What is being asked:
Word for word, restate every line of the listing that follows.

══ Given material

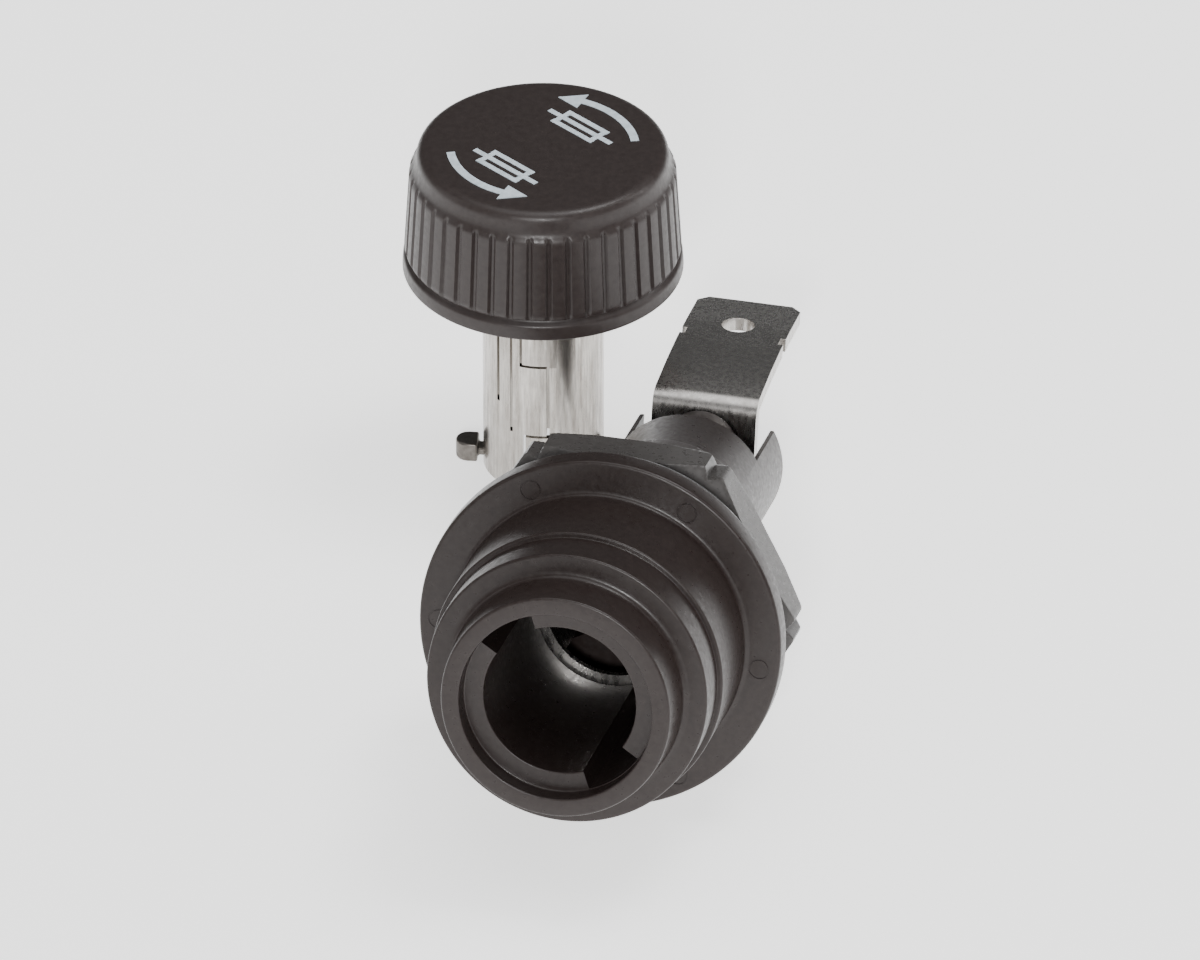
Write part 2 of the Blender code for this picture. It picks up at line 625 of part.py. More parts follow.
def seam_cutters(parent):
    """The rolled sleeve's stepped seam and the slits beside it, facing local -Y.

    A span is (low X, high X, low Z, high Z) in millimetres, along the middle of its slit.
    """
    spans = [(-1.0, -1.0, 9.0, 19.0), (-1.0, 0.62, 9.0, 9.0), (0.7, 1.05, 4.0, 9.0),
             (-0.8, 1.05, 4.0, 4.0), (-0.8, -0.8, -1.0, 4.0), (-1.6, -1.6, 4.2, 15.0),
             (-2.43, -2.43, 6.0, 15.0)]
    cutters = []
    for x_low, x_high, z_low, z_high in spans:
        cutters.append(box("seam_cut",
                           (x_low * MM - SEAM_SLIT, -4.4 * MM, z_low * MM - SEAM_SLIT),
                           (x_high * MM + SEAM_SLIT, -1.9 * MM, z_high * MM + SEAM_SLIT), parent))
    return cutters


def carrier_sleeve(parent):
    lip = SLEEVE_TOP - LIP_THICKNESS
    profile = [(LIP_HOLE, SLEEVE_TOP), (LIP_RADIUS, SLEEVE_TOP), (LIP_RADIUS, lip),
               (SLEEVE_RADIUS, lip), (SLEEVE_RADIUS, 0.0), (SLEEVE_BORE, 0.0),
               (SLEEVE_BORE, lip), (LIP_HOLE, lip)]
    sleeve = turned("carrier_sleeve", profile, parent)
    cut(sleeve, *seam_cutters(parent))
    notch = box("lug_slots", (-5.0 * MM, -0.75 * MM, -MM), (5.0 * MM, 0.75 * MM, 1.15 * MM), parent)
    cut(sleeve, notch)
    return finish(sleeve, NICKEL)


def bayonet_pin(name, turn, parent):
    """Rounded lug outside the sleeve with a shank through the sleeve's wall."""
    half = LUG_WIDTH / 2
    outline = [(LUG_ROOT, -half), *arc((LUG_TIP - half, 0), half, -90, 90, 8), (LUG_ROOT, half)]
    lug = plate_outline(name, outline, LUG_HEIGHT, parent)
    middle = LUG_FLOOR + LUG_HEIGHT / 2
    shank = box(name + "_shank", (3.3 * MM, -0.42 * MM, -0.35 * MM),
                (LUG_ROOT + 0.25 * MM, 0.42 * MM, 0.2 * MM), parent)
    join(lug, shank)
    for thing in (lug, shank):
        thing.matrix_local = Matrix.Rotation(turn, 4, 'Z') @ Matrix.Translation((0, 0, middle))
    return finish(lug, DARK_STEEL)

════

Result below:
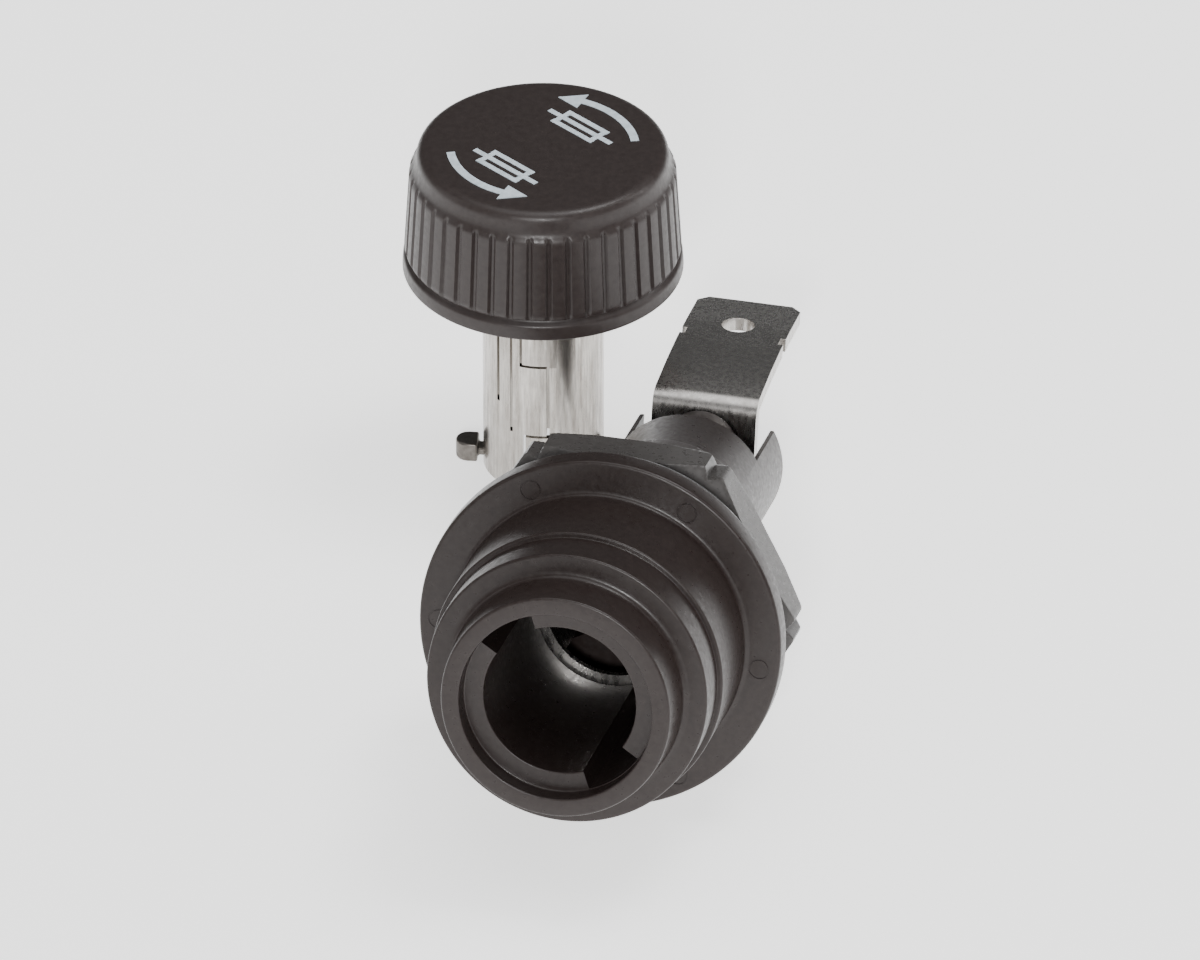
Write part 2 of the Blender code for this picture. It picks up at line 625 of part.py. More parts follow.
def seam_cutters(parent):
    """The rolled sleeve's stepped seam and the slits beside it, facing local -Y.

    A span is (low X, high X, low Z, high Z) in millimetres, along the middle of its slit.
    """
    spans = [(-1.0, -1.0, 9.0, 19.0), (-1.0, 0.62, 9.0, 9.0), (0.7, 1.05, 4.0, 9.0),
             (-0.8, 1.05, 4.0, 4.0), (-0.8, -0.8, -1.0, 4.0), (-1.6, -1.6, 4.2, 15.0),
             (-2.43, -2.43, 6.0, 15.0)]
    cutters = []
    for x_low, x_high, z_low, z_high in spans:
        cutters.append(box("seam_cut",
                           (x_low * MM - SEAM_SLIT, -4.4 * MM, z_low * MM - SEAM_SLIT),
                           (x_high * MM + SEAM_SLIT, -1.9 * MM, z_high * MM + SEAM_SLIT), parent))
    return cutters


def carrier_sleeve(parent):
    lip = SLEEVE_TOP - LIP_THICKNESS
    profile = [(LIP_HOLE, SLEEVE_TOP), (LIP_RADIUS, SLEEVE_TOP), (LIP_RADIUS, lip),
               (SLEEVE_RADIUS, lip), (SLEEVE_RADIUS, 0.0), (SLEEVE_BORE, 0.0),
               (SLEEVE_BORE, lip), (LIP_HOLE, lip)]
    sleeve = turned("carrier_sleeve", profile, parent)
    cut(sleeve, *seam_cutters(parent))
    notch = box("lug_slots", (-5.0 * MM, -0.75 * MM, -MM), (5.0 * MM, 0.75 * MM, 1.15 * MM), parent)
    cut(sleeve, notch)
    return finish(sleeve, NICKEL)


def bayonet_pin(name, turn, parent):
    """Rounded lug outside the sleeve with a shank through the sleeve's wall."""
    half = LUG_WIDTH / 2
    outline = [(LUG_ROOT, -half), *arc((LUG_TIP - half, 0), half, -90, 90, 8), (LUG_ROOT, half)]
    lug = plate_outline(name, outline, LUG_HEIGHT, parent)
    middle = LUG_FLOOR + LUG_HEIGHT / 2
    shank = box(name + "_shank", (3.3 * MM, -0.42 * MM, -0.35 * MM),
                (LUG_ROOT + 0.25 * MM, 0.42 * MM, 0.2 * MM), parent)
    join(lug, shank)
    for thing in (lug, shank):
        thing.matrix_local = Matrix.Rotation(turn, 4, 'Z') @ Matrix.Translation((0, 0, middle))
    return finish(lug, DARK_STEEL)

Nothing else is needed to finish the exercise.